Non-Thymomatous Myasthenia Gravis (NTMG) is a long-term neurological disorder associated with muscle weakness, especially the muscles of the eyes and face. Prednisone is a widely accepted treatment for NTMG, but recent evidence suggests a better possible outcome when prednisone is used with thymectomy. The objective of this study is to compare the effects of prednisone plus thymectomy and prednisone alone for patients with NTMG. 

This is a blinded, randomized study conducted at 36 centers in 15 countries. The study included a total of 111 patients aged 18-65 years who had generalized NTMG. The participants were randomly assigned in a 1:1 ratio to receive either thymectomy plus prednisone or prednisone alone. The primary outcomes of the study were the Quantitative Myasthenia Gravis (QMG) score and alternate-day prednisone dose.

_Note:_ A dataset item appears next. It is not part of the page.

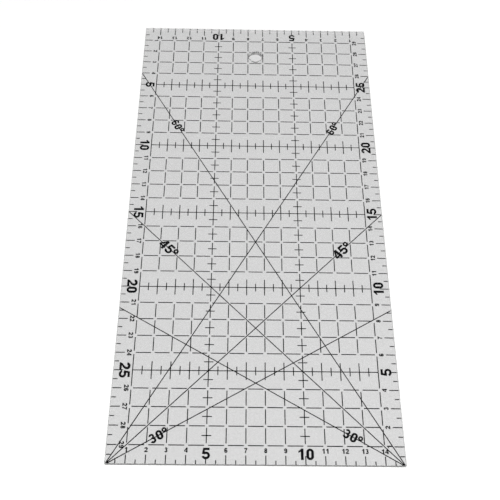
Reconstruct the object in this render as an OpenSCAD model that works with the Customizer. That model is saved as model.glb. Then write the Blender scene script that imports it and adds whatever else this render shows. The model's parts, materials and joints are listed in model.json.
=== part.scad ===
// Patchwork ruler: a clear acrylic sheet with a hang hole and a centimetre grid in black ink.
// The ink is on the underside, against the cloth, and is read through the sheet.
// Origin: middle of the footprint, on the plane that the ink rests on.
// +X runs across the ruler, +Y along it towards the hang hole, and +Z up.

/* [Sheet] */
// Width of the sheet, an odd number of centimetres so that the hole falls between two columns
sheet_w = 150; // [110:20:190]
// Length of the sheet, a multiple of five centimetres
sheet_l = 300; // [250:50:400]
// Thickness of the sheet
sheet_t = 3; // [2:0.5:5]
// Diameter of the hang hole
hole_d = 9; // [5:0.5:9]
// Distance from the far edge to the middle of the hang hole
hole_inset = 25; // [25:10:35]

/* [Ink] */
// Thickness of the ink film
ink_t = 0.03; // [0.02:0.01:0.1]
// Width of every printed line
line_w = 0.5; // [0.2:0.05:0.6]
// Bare margin between the ink and the cut edge
ink_margin = 0.2; // [0.1:0.1:0.5]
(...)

 At 5 years of follow-up, patients in the thymectomy combination group had substantially lower time-weighted mean QMG scores (5.47) and mean alternate-day prednisone dose (24 mg). 34% of patients in the thymectomy combination group and 42% of patients in the prednisone-only group had at least one treatment-related adverse event.

The research concluded that thymectomy plus prednisone showed improved outcomes in both QMG score and alternate-day prednisone dose in patients with non-thymomatous myasthenia gravis, as compared to prednisone alone.